Once the user is created and binds are configured, the container can be started with machinectl start ubuntu-20.04
and the Bind-provided directories should be in place and accessible.
If things are owned by nobody/nogroup in the container, it probably means the PrivateUsers option is set to non-false, this will perform username mapping and gets tricky if you want read-write access to files.

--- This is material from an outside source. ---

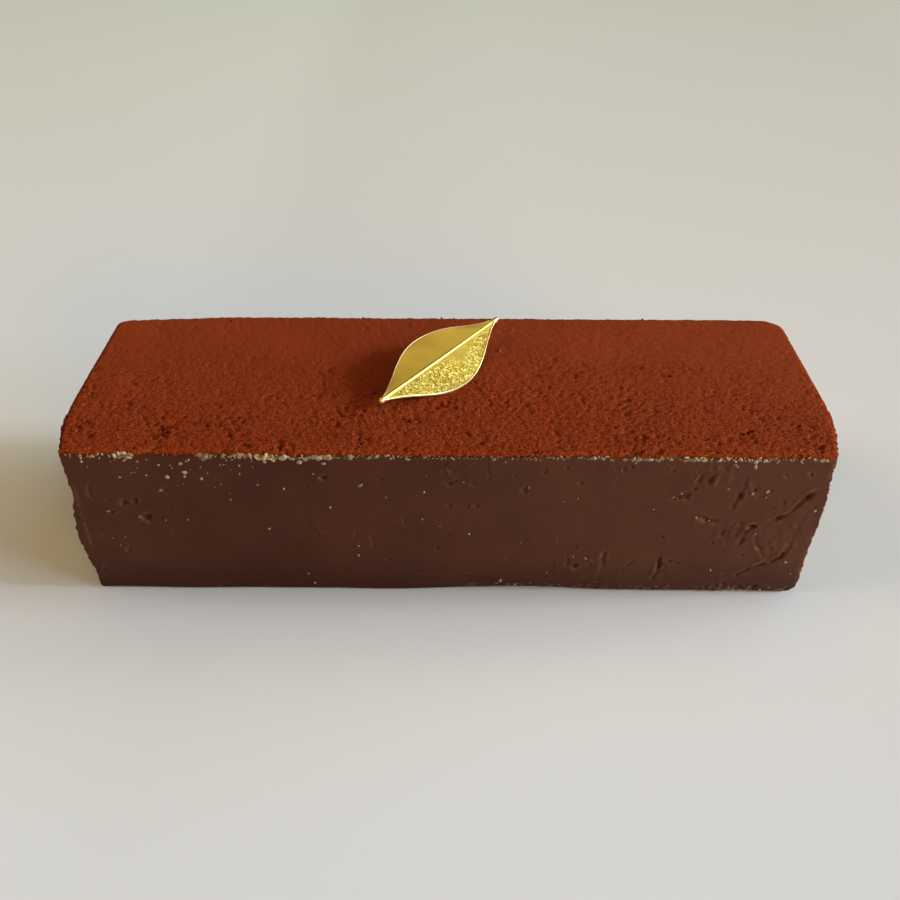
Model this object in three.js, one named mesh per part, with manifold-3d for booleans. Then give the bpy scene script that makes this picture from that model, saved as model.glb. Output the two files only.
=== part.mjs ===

Keep in mind that using the same UID/GID namespace is somewhat insecure, so it’s best to use it only for workloads you mostly trust or for local development. systemd-nspawn
has safer options using --private-users
but those are mostly incompatible with writable Bind
directories, so I won’t discuss them here. Also keep in mind that systemd-nspawn
is pretty spartan in its user mapping and volume management/permissions capabilities, so if you need something more elaborate you will probably be better off using LXC instead.
Configuration
Most of the interesting config options supported by systemd-nspawn
can be invoked more directly using that command, instead of machinectl
; that said, most functionality is available via machinectl
but it requires creating .nspawn
systemd units as seen above.
Other references
I pieced together this tutorial from resources found in the following sites:
I also had to read the man pages for systemd-nspawn
and systemd.nspawn
extensively - the first one contains more detailed documentation on how each option works, when given as command-line parameters to systemd-nspawn
itself, but I found it more comfortable to configure things in an .nspawn
unit file as shown above, these are documented in systemd.nspawn
and always correspond to systemd-nspawn
command-line options, and doing it in the unit file allows using machinectl
for most day-to-day operations (starting, stopping, creating, removing, shelling into the container).